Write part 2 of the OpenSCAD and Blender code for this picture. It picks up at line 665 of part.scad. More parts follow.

* * * * *

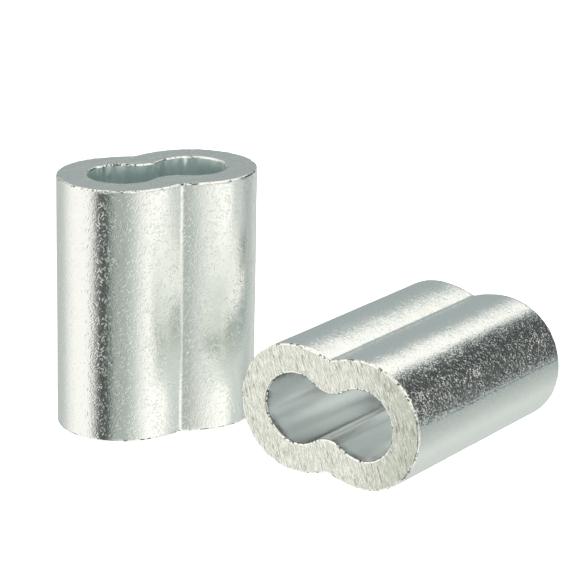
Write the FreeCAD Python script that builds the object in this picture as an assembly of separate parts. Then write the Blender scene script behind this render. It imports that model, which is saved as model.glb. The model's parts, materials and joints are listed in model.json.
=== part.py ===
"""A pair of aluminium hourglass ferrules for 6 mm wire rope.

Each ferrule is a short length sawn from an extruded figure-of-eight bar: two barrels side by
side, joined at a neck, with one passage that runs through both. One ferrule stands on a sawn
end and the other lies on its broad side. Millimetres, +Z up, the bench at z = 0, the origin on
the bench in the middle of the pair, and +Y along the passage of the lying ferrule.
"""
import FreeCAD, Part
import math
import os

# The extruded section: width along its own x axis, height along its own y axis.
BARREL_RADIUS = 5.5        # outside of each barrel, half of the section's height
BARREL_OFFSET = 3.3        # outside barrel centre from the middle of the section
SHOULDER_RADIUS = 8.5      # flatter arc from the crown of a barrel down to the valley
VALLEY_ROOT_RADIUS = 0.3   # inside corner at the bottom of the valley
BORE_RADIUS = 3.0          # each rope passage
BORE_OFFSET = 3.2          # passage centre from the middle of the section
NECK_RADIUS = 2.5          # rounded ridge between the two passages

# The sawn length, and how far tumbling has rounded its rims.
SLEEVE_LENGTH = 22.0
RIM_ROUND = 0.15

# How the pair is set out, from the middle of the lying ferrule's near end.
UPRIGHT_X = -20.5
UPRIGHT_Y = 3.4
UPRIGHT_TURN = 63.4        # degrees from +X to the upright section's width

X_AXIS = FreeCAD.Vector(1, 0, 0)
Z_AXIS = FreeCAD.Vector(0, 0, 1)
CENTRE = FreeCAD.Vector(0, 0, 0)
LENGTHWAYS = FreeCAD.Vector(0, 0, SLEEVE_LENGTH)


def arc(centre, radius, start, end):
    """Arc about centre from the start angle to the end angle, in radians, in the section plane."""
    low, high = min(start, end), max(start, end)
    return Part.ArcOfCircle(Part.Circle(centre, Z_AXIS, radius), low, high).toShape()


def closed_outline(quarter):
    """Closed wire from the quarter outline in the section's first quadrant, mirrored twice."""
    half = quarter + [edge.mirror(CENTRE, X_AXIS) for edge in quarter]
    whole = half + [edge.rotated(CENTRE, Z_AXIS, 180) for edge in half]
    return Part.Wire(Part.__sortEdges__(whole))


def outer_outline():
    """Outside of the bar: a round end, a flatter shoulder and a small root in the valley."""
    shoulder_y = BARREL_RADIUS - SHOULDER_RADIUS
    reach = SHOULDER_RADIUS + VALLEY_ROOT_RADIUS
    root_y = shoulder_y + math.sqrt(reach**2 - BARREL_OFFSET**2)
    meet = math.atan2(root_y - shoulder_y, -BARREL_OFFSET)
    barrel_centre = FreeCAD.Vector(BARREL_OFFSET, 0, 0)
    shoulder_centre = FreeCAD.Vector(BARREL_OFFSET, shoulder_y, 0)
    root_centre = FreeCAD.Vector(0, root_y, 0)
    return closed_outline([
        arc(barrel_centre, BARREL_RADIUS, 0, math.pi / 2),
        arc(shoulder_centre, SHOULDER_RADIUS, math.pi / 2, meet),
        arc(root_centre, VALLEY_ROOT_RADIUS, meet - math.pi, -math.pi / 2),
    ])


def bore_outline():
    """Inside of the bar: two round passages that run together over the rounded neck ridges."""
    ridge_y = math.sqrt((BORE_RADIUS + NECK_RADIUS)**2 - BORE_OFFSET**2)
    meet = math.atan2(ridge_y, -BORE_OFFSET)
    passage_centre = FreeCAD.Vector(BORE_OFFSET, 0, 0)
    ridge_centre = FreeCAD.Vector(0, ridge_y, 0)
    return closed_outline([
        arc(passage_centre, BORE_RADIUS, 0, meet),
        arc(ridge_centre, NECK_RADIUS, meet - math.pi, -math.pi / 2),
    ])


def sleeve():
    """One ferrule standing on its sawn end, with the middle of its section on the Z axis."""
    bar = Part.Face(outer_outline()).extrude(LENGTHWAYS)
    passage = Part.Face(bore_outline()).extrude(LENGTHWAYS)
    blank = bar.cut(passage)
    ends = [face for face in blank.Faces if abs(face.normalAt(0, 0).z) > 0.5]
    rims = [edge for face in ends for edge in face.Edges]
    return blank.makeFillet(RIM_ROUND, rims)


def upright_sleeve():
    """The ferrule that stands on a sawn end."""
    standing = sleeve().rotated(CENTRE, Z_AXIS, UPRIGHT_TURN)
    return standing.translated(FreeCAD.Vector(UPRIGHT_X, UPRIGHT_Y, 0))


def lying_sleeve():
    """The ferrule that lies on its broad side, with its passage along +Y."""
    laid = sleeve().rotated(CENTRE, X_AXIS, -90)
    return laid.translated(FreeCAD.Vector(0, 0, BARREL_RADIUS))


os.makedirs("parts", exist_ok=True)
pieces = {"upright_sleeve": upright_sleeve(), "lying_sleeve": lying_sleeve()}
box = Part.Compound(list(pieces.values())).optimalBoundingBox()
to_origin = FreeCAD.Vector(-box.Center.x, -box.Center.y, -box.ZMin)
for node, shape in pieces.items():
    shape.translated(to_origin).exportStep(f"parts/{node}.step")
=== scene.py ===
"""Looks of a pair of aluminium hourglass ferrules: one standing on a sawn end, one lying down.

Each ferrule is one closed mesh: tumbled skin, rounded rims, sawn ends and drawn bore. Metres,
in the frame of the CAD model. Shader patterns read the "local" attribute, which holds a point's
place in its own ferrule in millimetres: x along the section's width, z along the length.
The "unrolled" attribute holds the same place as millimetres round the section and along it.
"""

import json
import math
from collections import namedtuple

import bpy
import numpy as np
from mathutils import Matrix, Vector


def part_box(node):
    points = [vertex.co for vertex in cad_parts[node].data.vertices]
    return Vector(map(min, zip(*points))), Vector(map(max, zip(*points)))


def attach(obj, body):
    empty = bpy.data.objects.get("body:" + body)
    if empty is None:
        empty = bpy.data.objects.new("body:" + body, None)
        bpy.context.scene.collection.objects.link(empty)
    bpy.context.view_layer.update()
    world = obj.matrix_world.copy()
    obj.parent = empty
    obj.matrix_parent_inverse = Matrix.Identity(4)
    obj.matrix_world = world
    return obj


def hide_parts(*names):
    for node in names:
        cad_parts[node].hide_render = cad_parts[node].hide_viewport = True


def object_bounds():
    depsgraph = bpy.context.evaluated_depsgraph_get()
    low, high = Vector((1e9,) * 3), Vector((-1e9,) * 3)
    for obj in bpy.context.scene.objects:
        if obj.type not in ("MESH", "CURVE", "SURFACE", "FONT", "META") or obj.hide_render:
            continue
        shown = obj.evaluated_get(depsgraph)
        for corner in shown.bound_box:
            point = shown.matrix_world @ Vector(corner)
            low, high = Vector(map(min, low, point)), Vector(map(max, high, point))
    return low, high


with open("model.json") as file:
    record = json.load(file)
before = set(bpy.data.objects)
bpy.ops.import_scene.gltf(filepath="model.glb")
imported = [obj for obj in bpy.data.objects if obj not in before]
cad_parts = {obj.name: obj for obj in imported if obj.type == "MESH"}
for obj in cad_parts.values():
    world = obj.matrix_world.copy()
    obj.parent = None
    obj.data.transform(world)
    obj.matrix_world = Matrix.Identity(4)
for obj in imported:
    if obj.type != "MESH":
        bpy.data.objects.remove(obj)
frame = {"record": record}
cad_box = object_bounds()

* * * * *

### Work to complete
Both the line with "return laid.translated(FreeCAD.Vector(0, 0, BARREL_RADIUS))" and the line with "points = [vertex.co" belong in the answer; write them out exactly, with every line between.

### Task result
    return laid.translated(FreeCAD.Vector(0, 0, BARREL_RADIUS))


os.makedirs("parts", exist_ok=True)
pieces = {"upright_sleeve": upright_sleeve(), "lying_sleeve": lying_sleeve()}
box = Part.Compound(list(pieces.values())).optimalBoundingBox()
to_origin = FreeCAD.Vector(-box.Center.x, -box.Center.y, -box.ZMin)
for node, shape in pieces.items():
    shape.translated(to_origin).exportStep(f"parts/{node}.step")
=== scene.py ===
"""Looks of a pair of aluminium hourglass ferrules: one standing on a sawn end, one lying down.

Each ferrule is one closed mesh: tumbled skin, rounded rims, sawn ends and drawn bore. Metres,
in the frame of the CAD model. Shader patterns read the "local" attribute, which holds a point's
place in its own ferrule in millimetres: x along the section's width, z along the length.
The "unrolled" attribute holds the same place as millimetres round the section and along it.
"""

import json
import math
from collections import namedtuple

import bpy
import numpy as np
from mathutils import Matrix, Vector


def part_box(node):
    points = [vertex.co for vertex in cad_parts[node].data.vertices]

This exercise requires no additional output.